First off, congratulations on your first triathlon! It's amazing to see how incredibly fit you have become in such a short period of time. My primary memories of Ezra are having burgers at Smokehouse on Telegraph Ave. in Berkeley. (If you still go there it certainly doesn't show!) It's like Ezra 2.0.

As for the race -- starting with one swim wave and finishing with another -- please let me know when you figure out how not to do that. All but the fastest swimmers are generally caught by faster swimmers from later waves (at least one wave during an olympic event and two to three waves for longer triathlons). You'll certainly improve at sighting and drafting with more open water swim practice but you can always count on the fishmen from later waves to come through. That's fine. Draft and use them while you can, then let them go. These are the guys you get to say "great swim" to when you pass them on the bike and hopefully never see again until you're eating orange slices at the finish. :)

Coming from a cycling background, I think I can put myself in the "wolf" category and speak for most of the "pack". ICE Breaker is a very technical bike course. The only things a wolf is concerned about on a course like that is finding the right line through a corner, avoiding other cyclists and road hazards, and hopefully not losing too much speed.
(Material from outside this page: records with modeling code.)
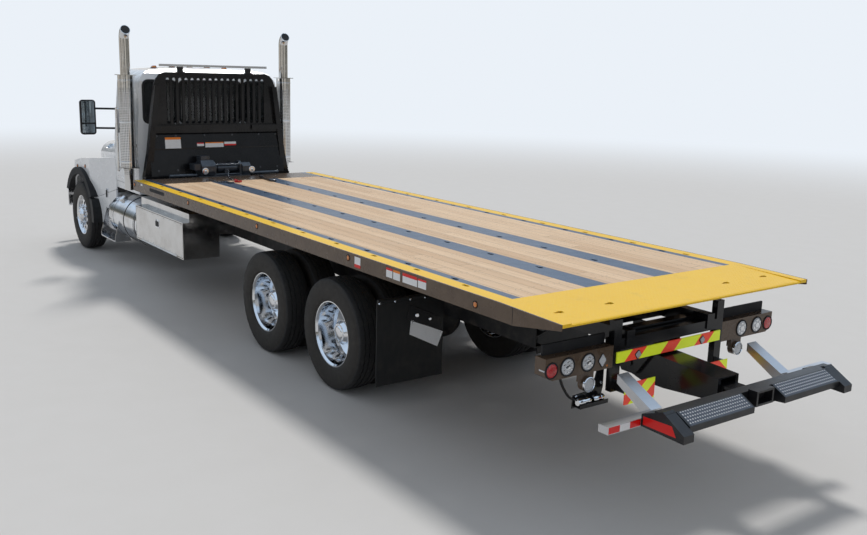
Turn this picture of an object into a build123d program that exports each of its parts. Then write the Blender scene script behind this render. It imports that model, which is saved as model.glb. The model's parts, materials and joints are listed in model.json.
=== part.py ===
from build123d import *
import math
import os

# Flatbed tow truck: a conventional day cab on a tandem chassis with a sliding, tilting steel and
# timber bed and a wheel lift. Millimetres. +X is forward, +Y is the driver's side, +Z is up, and
# the origin is on the ground in the middle of the truck's outline.

# Axles and wheels
front_axle_x = 5036
rear_axle_x = -2500
tandem_spread = 1320
axle_z = 505
tyre_r = 505
tyre_w = 279
bead_r = 292
bead_half_w = 90
bulge_r = 390
wall_r = 432
shoulder_w = 24
tyre_facets = 36
rim_lip_r = 302
dual_spacing = 337
dual_mid_y = 911
front_wheel_y = 1096.5
kingpin_y = 900
kingpin_r = 22
spindle_r = 40
drive_spindle_r = 50
bearing_gap = 0.3
hand_holes = 10

# Chassis rails, with the front horns that carry the bumper, the hood and the tow eyes
rail_y = 430
rail_flange = 90
rail_low = 730
rail_top = 1000
rail_wall = 10
rail_back = -4300
rail_front = 5850
horn_x = 6075
horn_y = 385
tow_eye_x = 6012
tow_eye_z = 492
tow_eye_r = 26

# Subframe, which tilts on the chassis
seat_gap = 0.3
sub_rail_y = 470
sub_rail_w = 80
sub_top = 1110
sub_back = -5250
sub_front = 2250
tilt_x = -4400
tilt_z = 950
tilt_pin_r = 25
tilt_eye_r = 45

# Bed, which slides on the subframe
bed_half = 1295.5
deck_z = 1330
board_t = 35
sill_h = 85
fascia_h = 124
fascia_wall = 12
bed_front = 2367
bed_seam = -5014
tail_front = -4840
tail_end = -5452
tail_top = 1308
wood_front = 1850
strip_w = 123.5
slot_strip_w = 75
strip_y = bed_half - fascia_wall - strip_w
slot_strip_y = strip_y - slot_strip_w
steel_t = 12
channel_y = 360
channel_w = 220
slot_pitch = 600
pocket_x = -4373
pocket_y = strip_y + 30
key_x = -4173
key_offset = 60
deck_low = deck_z - board_t

# Engine and gearbox
gearbox_back = 3300

# Cab
cab_back = 2925
cab_half = 1030
cab_wall = 45
cab_sill = 1060
door_back = 3110
door_front = 3885
door_low = 1157
belt_z = 1750
hood_seam = 3903
panel_gap = 6

# Hood and fenders
hood_front = 5880
hood_pin_x = 6050
hood_pin_z = 860
hood_pin_r = 15
hood_arm_y = 280
hood_arm_w = 25
arch_r = 620
flare_w = 105
fender_half = 1200

# Headboard behind the cab
guard_x = 2715
guard_t = 20
guard_slots = 17
guard_slot_pitch = 84.5
guard_slot_w = 47
guard_slot_low = 2010
guard_slot_high = 2612

# Exhaust stacks
stack_x = 2985
stack_y = 1140
stack_r = 63.5
shield_r = 100

# Tanks and tool boxes
tank_r = 320
tank_y = 830
tank_z = 660
tank_back = 2760
tank_front = 3917
box_back = 960
box_front = 2600
box_low = 540
box_high = 980
box_in = 750
box_out = 1200
box_wall = 12
box_door_t = 20

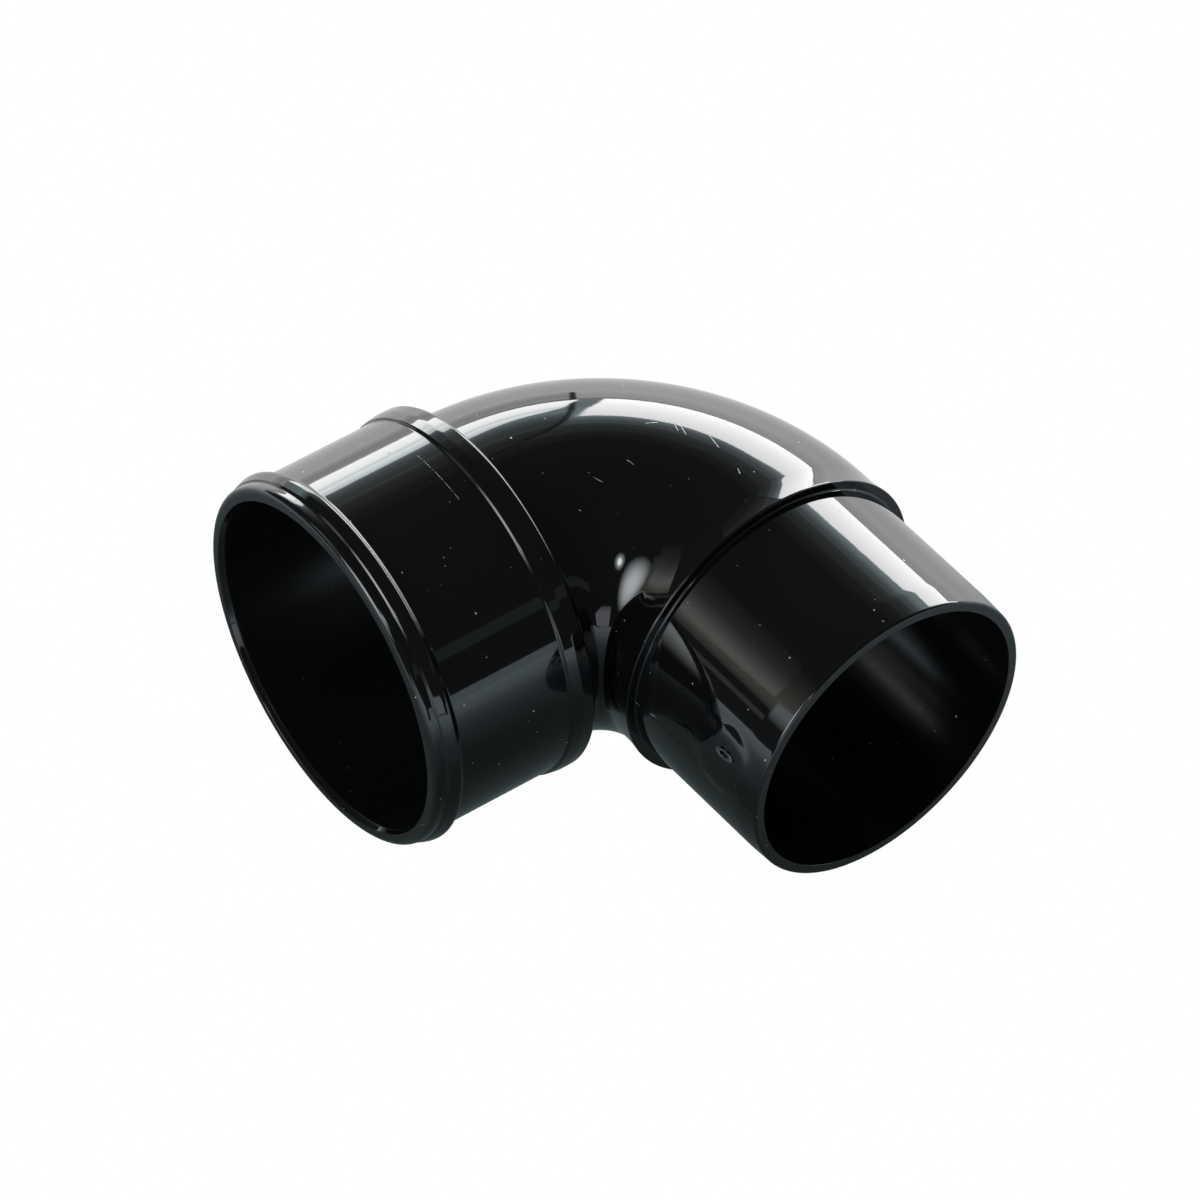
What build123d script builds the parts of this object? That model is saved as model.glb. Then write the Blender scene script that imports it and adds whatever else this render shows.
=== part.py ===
from build123d import *
import os
from math import radians, tan

# A moulded bend for round rainwater downpipe: a socket, a close elbow and a spigot in one piece of
# plastic. A pipe slides into the socket as far as a stop. The next pipe slides over the spigot until
# its end meets the collar, and there it is flush with the elbow.
#
# Frame: the origin is on the socket's axis at the pipe stop. The socket opens towards -X, the spigot
# points nearly to -Y, both axes lie in the XY plane, and the bend lies on its side with +Z up.

# The pipe that the bend is made for, and the angle between its two legs
pipe_diameter = 68.0
leg_angle = 92.5

# Elbow: a tube as thick as the pipe, bent as closely as that thickness allows
elbow_radius = pipe_diameter / 2
elbow_bore = elbow_radius - 2.4
throat_radius = 1.4
centreline_radius = elbow_radius + throat_radius

# Reaches below run out along each leg from the corner, which is the point where the two axes cross.
# Socket: its reach, the depth from its mouth down to the pipe stop, and its radii
socket_reach = 74.4
socket_depth = 35.0
socket_radius = 37.5
socket_bore = 34.6
mouth_bore = 35.2
lead_in_depth = 1.2

# Mouth of the socket: a rounded lip at the very end, and a bead that rises slowly behind it
lip_radius = 38.05
lip_width = 1.5
mouth_bead_radius = 39.05
mouth_bead_front = 70.2
mouth_bead_back = 68.1

# Bead at the foot of the socket, where it steps down to the elbow
base_bead_radius = 38.3
base_bead_front = 42.5
base_bead_back = 37.0

# Collar: the elbow flares out to it, and its flat face is the seat for the next pipe
collar_reach = 40.3
collar_radius = 34.45
flare_length = 2.9

# Spigot: a plain tube with a slight lead-in and a rounded end, narrower inside than the elbow
spigot_reach = 76.3
spigot_radius = 32.4
spigot_bore = 30.0
tip_radius = 32.15
tip_taper_length = 5.6
neck_start = collar_reach - 3.8
neck_end = collar_reach + 0.7

# The elbow meets each leg this far from the corner, and turns about a point inside the angle
pipe_stop = socket_reach - socket_depth
turn = 180 - leg_angle
elbow_end = centreline_radius * tan(radians(turn / 2))
elbow_start = pipe_stop - elbow_end
elbow_start_plane = Plane(origin=(elbow_start, 0, 0), x_dir=(0, 1, 0), z_dir=(1, 0, 0))
elbow_axis = Axis((elbow_start, -centreline_radius, 0), (0, 0, -1))

# Each leg is drawn in its own plane, with local X along the leg from the corner and local Y as radius
corner = Vector(pipe_stop, 0, 0)
socket_direction = Vector(-1, 0, 0)
spigot_direction = socket_direction.rotate(Axis.Z, leg_angle)
socket_plane = Plane(origin=corner, x_dir=socket_direction, z_dir=(0, 0, 1))
spigot_plane = Plane(origin=corner, x_dir=spigot_direction, z_dir=(0, 0, 1))
socket_axis = Axis(corner, socket_direction)
spigot_axis = Axis(corner, spigot_direction)

# The four turned profiles, as corners of (place along the leg, radius, rounding of that corner)
socket_outside = [
    (elbow_end, 0, 0),
    (elbow_end, elbow_radius, 0),
    (base_bead_back, elbow_radius, 1.9),
    (base_bead_back + 0.3, base_bead_radius, 0.9),
    (base_bead_front - 1.5, base_bead_radius, 3.0),
    (base_bead_front, socket_radius, 1.5),
    (mouth_bead_back, socket_radius, 1.0),
    (mouth_bead_back + 0.8, mouth_bead_radius, 0.8),
    (mouth_bead_front, mouth_bead_radius, 1.8),
    (socket_reach - lip_width, lip_radius, 0.6),
    (socket_reach, lip_radius, 1.3),
    (socket_reach, 0, 0),
]
socket_inside = [
    (elbow_end, 0, 0),
    (elbow_end, elbow_bore, 0),
    (pipe_stop, elbow_bore, 0.5),
    (pipe_stop, socket_bore, 0.3),
    (socket_reach - lead_in_depth, socket_bore, 1.0),
    (socket_reach, mouth_bore, 0),
    (socket_reach, 0, 0),
]
spigot_outside = [
    (elbow_end, 0, 0),
    (elbow_end, elbow_radius, 0),
    (collar_reach - flare_length, elbow_radius, 25.0),
    (collar_reach - 0.4, collar_radius, 0.3),
    (collar_reach, collar_radius, 0.2),
    (collar_reach, spigot_radius, 0.35),
    (spigot_reach - tip_taper_length, spigot_radius, 30.0),
    (spigot_reach, tip_radius, 0.6),
    (spigot_reach, 0, 0),
]
spigot_inside = [
    (elbow_end, 0, 0),
    (elbow_end, elbow_bore, 0),
    (neck_start, elbow_bore, 4.0),
    (neck_end, spigot_bore, 4.0),
    (spigot_reach, spigot_bore, 0),
    (spigot_reach, 0, 0),
]


with BuildPart() as bend:
    # The outside: the elbow as an arc of tube, then the two legs turned about their axes
    with BuildSketch(elbow_start_plane):
        Circle(elbow_radius)
    revolve(axis=elbow_axis, revolution_arc=turn)
    for plane, axis, corners in (
        (socket_plane, socket_axis, socket_outside),
        (spigot_plane, spigot_axis, spigot_outside),
    ):
        with BuildSketch(plane):
            with BuildLine():
                FilletPolyline([(x, y) for x, y, _ in corners], radius=[r for _, _, r in corners], close=True)
            make_face()
        revolve(axis=axis)

    # The waterway through it, in the same three steps
    with BuildSketch(elbow_start_plane):
        Circle(elbow_bore)
    revolve(axis=elbow_axis, revolution_arc=turn, mode=Mode.SUBTRACT)
    for plane, axis, corners in (
        (socket_plane, socket_axis, socket_inside),
        (spigot_plane, spigot_axis, spigot_inside),
    ):
        with BuildSketch(plane):
            with BuildLine():
                FilletPolyline([(x, y) for x, y, _ in corners], radius=[r for _, _, r in corners], close=True)
            make_face()
        revolve(axis=axis, mode=Mode.SUBTRACT)

os.makedirs("parts", exist_ok=True)
bend.part.label = "downpipe_bend"
export_step(bend.part, "parts/downpipe_bend.step")
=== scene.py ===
import math

import bpy
from mathutils import Matrix, Vector


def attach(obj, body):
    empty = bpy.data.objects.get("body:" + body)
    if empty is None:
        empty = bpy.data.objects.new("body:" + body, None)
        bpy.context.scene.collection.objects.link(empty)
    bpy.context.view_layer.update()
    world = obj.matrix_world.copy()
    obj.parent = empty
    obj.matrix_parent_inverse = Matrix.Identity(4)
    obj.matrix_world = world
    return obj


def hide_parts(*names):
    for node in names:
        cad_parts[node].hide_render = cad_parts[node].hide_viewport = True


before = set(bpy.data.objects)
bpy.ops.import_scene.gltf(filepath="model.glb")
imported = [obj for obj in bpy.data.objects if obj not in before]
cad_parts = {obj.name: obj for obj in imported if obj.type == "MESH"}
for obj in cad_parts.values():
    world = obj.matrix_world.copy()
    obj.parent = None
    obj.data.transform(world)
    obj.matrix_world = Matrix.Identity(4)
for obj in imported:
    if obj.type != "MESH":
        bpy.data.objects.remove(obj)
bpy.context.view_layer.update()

# The bend: one injection moulding in gloss black PVC, with a beaded socket, a close elbow and a
# spigot. The mould maker turns it: one closed section runs out along the skin and back along the
# bore, and is turned about an axis that is straight in both legs and an arc in the elbow.
crossing = 0.0394  # from the pipe stop, which is the origin, to the point where the legs' axes cross
bend_radius = 0.0354
turn = math.radians(87.5)
elbow_reach = bend_radius * math.tan(turn / 2)
elbow_start = crossing - elbow_reach
spigot_turned_from = bend_radius * turn - elbow_reach

# The outside copies a polished mould, and the cores that formed the bores were less smooth
polished, spigot_core, socket_core = 0.045, 0.2, 0.3

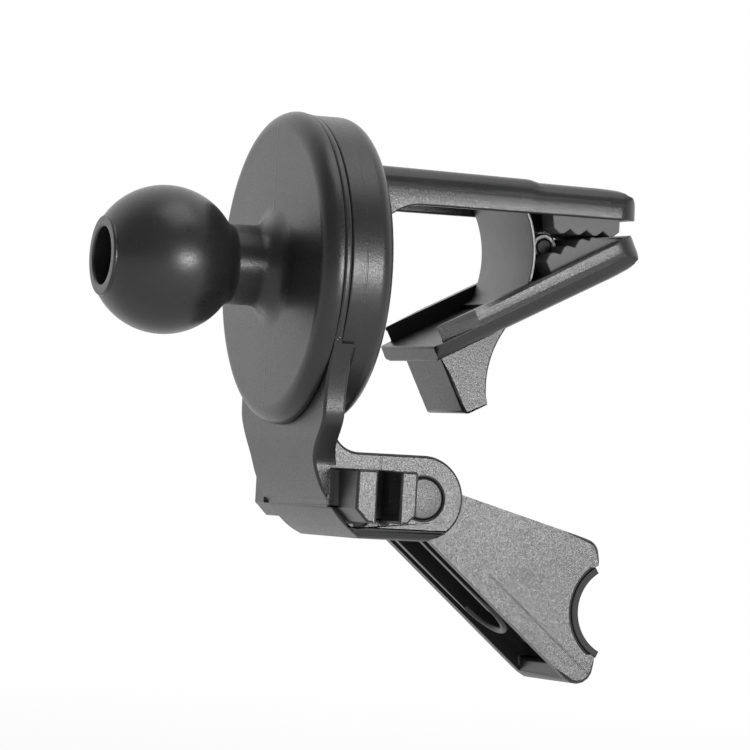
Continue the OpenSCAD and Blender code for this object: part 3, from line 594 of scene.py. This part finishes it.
class VENTMOUNT_OT_screw_and_washers(PieceOperator, bpy.types.Operator):
    """Centre screw, its washer and the friction ring"""

    bl_idname = "vent_mount.screw_and_washers"
    bl_label = "Screw and washers"

    def make(self, scene):
        values = scene.vent_mount_finish
        screw = softened("cross_head_screw", "centre_screw", scene.vent_mount_edges.metal)
        settled(screw, "clip", "screw_steel", metallic("plated screw", values.zinc, 0.3), "centre_screw")
        y0, y1 = (v / MM for v in extent("screw_washer", 1))
        r = extent("screw_washer", 0)[1] / MM
        washer = lathed("flat_washer", ring_profile(1.55, r, y0, y1, 0.08))
        settled(washer, "clip", "washer_steel", metallic("plated washer", values.zinc, 0.34), "screw_washer")
        y0, y1 = (v / MM for v in extent("friction_washer", 1))
        ring = lathed("friction_ring", ring_profile(10.0, 13.5, y0, y1, 0.12))
        settled(ring, "clip", "friction_rubber", rubbery("friction rubber", values.foot_rubber), "friction_washer")


class VENTMOUNT_OT_bracket(PieceOperator, bpy.types.Operator):
    """Swivel bracket with its ears and finger fins"""

    bl_idname = "vent_mount.bracket"
    bl_label = "Swivel bracket"

    def make(self, scene):
        obj = softened("bracket_moulding", "swivel_bracket", scene.vent_mount_edges.bracket)
        # The bracket's plastic is painted 1.1 times lighter, as painted light.
        finish = moulded("bracket plastic", bracket_lines, light=1.1)
        settled(obj, "bracket", "bracket_plastic", finish, "swivel_bracket")


class VENTMOUNT_OT_leg(PieceOperator, bpy.types.Operator):
    """Folding leg with its pin and the rubber in its foot"""

    bl_idname = "vent_mount.leg"
    bl_label = "Folding leg"

    def make(self, scene):
        values = scene.vent_mount_finish
        leg = softened("folding_leg", "support_leg", scene.vent_mount_edges.leg)
        # The leg's plastic is painted 1.2 times lighter, as painted light.
        settled(leg, "leg", "leg_plastic", moulded("leg plastic", leg_lines, light=1.2), "support_leg")
        (_, y0, z0), (half, y1, z1) = (np.array(c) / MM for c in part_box("leg_pin"))
        rod = rod_profile((y1 - y0) / 2, half, 0.2)
        pin = lathed("leg_pivot", rod, "X", ((y0 + y1) / 2, (z0 + z1) / 2), closed=False)
        settled(pin, "leg", "pin_plastic", moulded("pin plastic", rough=0.36), "leg_pin")
        inner = polar((55.8, -37.6), 5.25, 243, 123, 40)
        outer = polar((55.8, -37.6), 6.09, 123, 243, 40)
        half = extent("foot_strip", 0)[1] / MM
        strip = extruded("foot_rubber", np.concatenate([outer, inner]), half, 0.15)
        settled(strip, "leg", "foot_rubber", rubbery("foot rubber", values.foot_rubber), "foot_strip")


def stepped_top(shape):
    """Lowers the upper jaw's top beyond a shallow step: by depth * s(t), where s = t t (3 - 2 t) along the step
    and the share of the height above the jaw's side, so that the rims stay."""
    depth = bpy.context.scene.vent_mount_edges.jaw_step
    start, end, side, top = 0.0413, 0.0429, 0.0098, 0.0118
    for y in np.linspace(start, end, 5):
        everything = [*shape.verts, *shape.edges, *shape.faces]
        bmesh.ops.bisect_plane(shape, geom=everything, plane_co=(0, y, 0), plane_no=(0, 1, 0), dist=1e-7)
    co = np.array([v.co for v in shape.verts])
    t = np.clip((co[:, 1] - start) / (end - start), 0, 1)
    up = np.clip((co[:, 2] - side) / (top - side), 0, 1)
    drop = depth * t * t * (3 - 2 * t) * up * (co[:, 1] > 0.0217)
    for vert, dz in zip(shape.verts, drop):
        vert.co.z -= dz


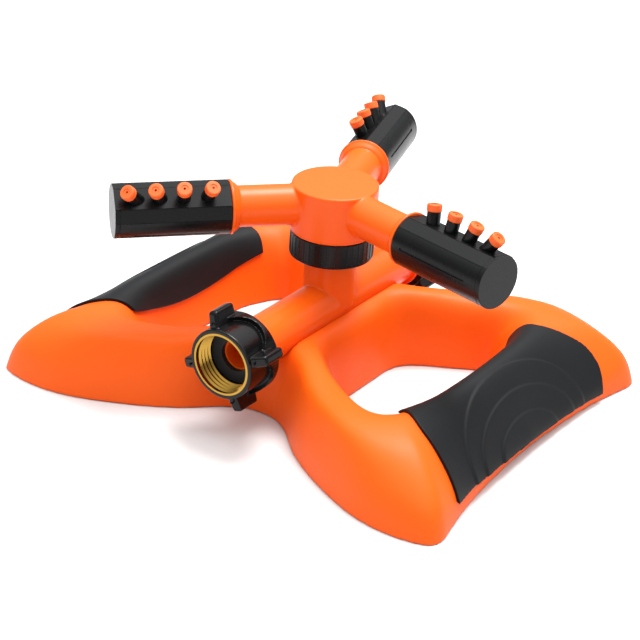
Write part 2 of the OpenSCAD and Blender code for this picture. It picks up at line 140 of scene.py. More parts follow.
def drum(name, start, end, radius, rim=0.0, sides=192, end_radius=None):
    start, end = Vector(start), Vector(end)
    along = end - start
    bpy.ops.object.select_all(action="DESELECT")
    bpy.ops.mesh.primitive_cone_add(
        vertices=sides, radius1=radius * MM, radius2=(end_radius or radius) * MM,
        depth=along.length * MM, location=(start + end) / 2 * MM,
        rotation=along.to_track_quat("Z", "Y").to_euler())
    obj = settle(bpy.context.object, name)
    if rim:
        edit(obj, "EDGE", "DESELECT")
        bpy.ops.mesh.edges_select_sharp(sharpness=SHARP_RIM)
        bpy.ops.mesh.bevel(offset=rim * MM, segments=3, affect="EDGES")
        leave_edit()
    return obj


def copy_of(obj, name, place=Matrix()):
    twin = bpy.data.objects.new(name, obj.data.copy())
    bpy.context.scene.collection.objects.link(twin)
    twin.matrix_world = place
    return settle(twin, name)


def joined(name, pieces):
    pick(pieces[0])
    for piece in pieces:
        piece.select_set(True)
    bpy.ops.object.join()
    pieces[0].name = name
    return pieces[0]


def combine(obj, operation, *tools):
    for tool in tools:
        finish_with(obj, "BOOLEAN", operation=operation, object=tool, solver="EXACT")
        bpy.data.objects.remove(tool)
    return obj


# %% [markdown]
# A moulding has no sharp edge or inside corner. Overlapping shapes are joined, rebuilt
# as one even skin of small quads and smoothed a little, which also puts a fillet where
# two of them meet. The size of the quads sets the radius. Crisp edges that are cut
# afterwards are kept, and the big faces keep their own normals.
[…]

ICE Breaker is very much a road bike course -- you need to be able to shift often, feather the breaks, stand up and power, and take aggressive lines around the turns -- all things nearly impossible to do on a triathlon or TT bike with cow horn bars and bar-end shifters. Anyone on a TT bike was at a serious disadvantage. Anyhow, for general bike handling skills, Phil Casanta, a local bike and triathlon coach, puts on decent skills clinics. I grew up as a bike racer and can actually say that I learned a few things about cornering and descending from Phil. More at: http://www.hypercatracing.com/clinic_dates.htm

As for hunting down other cyclists, in most triathlons I hardly ever notice other cyclists out there unless they are passing me, at which point I'm interested to know what age group they're in and if I think they can maintain the pace. Regardless, I closely monitor my pace (based on watts/power output) so there is very little I'm going to do to adjust based on what a faster cyclist is doing. Hopefully, they're just misjudging their output and will blowup later during the bike or on the run.

For the run, sounds like you did great. My friend Andreas and I ran the course to take pictures of Jaime, Andreas' wife, and other people from the Golden Gate Triathlon club. The ICE Breaker run course seemed more like Xterra than a typical triathlon run! I can only imagine how much that hill must have hurt after powering through the bike. Great job on keeping your pace high.

Congrats again on a great first tri. Looking forward to seeing what other events you decide to do. J&A puts on some pretty popular Olympic events, the best being San Jose International Triathlon and the Folsom International Triathlon. Jaime and I will be at both racing each respectively. Hope to see you there!